▶ **EXERCISE AIM**: Below is a set of records. Repeat all of them exactly.
══ INPUT MATERIAL ══
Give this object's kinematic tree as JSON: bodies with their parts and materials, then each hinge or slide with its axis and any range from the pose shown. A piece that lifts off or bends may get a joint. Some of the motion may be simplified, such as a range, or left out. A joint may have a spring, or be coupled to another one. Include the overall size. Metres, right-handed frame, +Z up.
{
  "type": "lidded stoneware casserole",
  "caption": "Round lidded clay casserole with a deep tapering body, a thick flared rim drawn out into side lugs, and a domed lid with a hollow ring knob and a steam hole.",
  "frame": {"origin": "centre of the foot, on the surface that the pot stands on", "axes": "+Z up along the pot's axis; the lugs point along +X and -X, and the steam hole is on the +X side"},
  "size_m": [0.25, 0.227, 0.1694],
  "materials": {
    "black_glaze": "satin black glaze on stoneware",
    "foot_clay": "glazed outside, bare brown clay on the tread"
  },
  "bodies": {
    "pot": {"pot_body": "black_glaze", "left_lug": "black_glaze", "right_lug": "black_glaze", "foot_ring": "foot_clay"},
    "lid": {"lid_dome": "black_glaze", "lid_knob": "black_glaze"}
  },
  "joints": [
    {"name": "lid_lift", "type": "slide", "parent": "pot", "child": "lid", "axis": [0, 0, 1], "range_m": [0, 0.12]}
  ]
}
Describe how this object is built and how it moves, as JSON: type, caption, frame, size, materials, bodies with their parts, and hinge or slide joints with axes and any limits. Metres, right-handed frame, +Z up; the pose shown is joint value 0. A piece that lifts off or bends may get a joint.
═══
▶ **THE OUTPUT**:
Give this object's kinematic tree as JSON: bodies with their parts and materials, then each hinge or slide with its axis and any range from the pose shown. A piece that lifts off or bends may get a joint. Some of the motion may be simplified, such as a range, or left out. A joint may have a spring, or be coupled to another one. Include the overall size. Metres, right-handed frame, +Z up.
{
  "type": "lidded stoneware casserole",
  "caption": "Round lidded clay casserole with a deep tapering body, a thick flared rim drawn out into side lugs, and a domed lid with a hollow ring knob and a steam hole.",
  "frame": {"origin": "centre of the foot, on the surface that the pot stands on", "axes": "+Z up along the pot's axis; the lugs point along +X and -X, and the steam hole is on the +X side"},
  "size_m": [0.25, 0.227, 0.1694],
  "materials": {
    "black_glaze": "satin black glaze on stoneware",
    "foot_clay": "glazed outside, bare brown clay on the tread"
  },
  "bodies": {
    "pot": {"pot_body": "black_glaze", "left_lug": "black_glaze", "right_lug": "black_glaze", "foot_ring": "foot_clay"},
    "lid": {"lid_dome": "black_glaze", "lid_knob": "black_glaze"}
  },
  "joints": [
    {"name": "lid_lift", "type": "slide", "parent": "pot", "child": "lid", "axis": [0, 0, 1], "range_m": [0, 0.12]}
  ]
}
Describe how this object is built and how it moves, as JSON: type, caption, frame, size, materials, bodies with their parts, and hinge or slide joints with axes and any limits. Metres, right-handed frame, +Z up; the pose shown is joint value 0. A piece that lifts off or bends may get a joint.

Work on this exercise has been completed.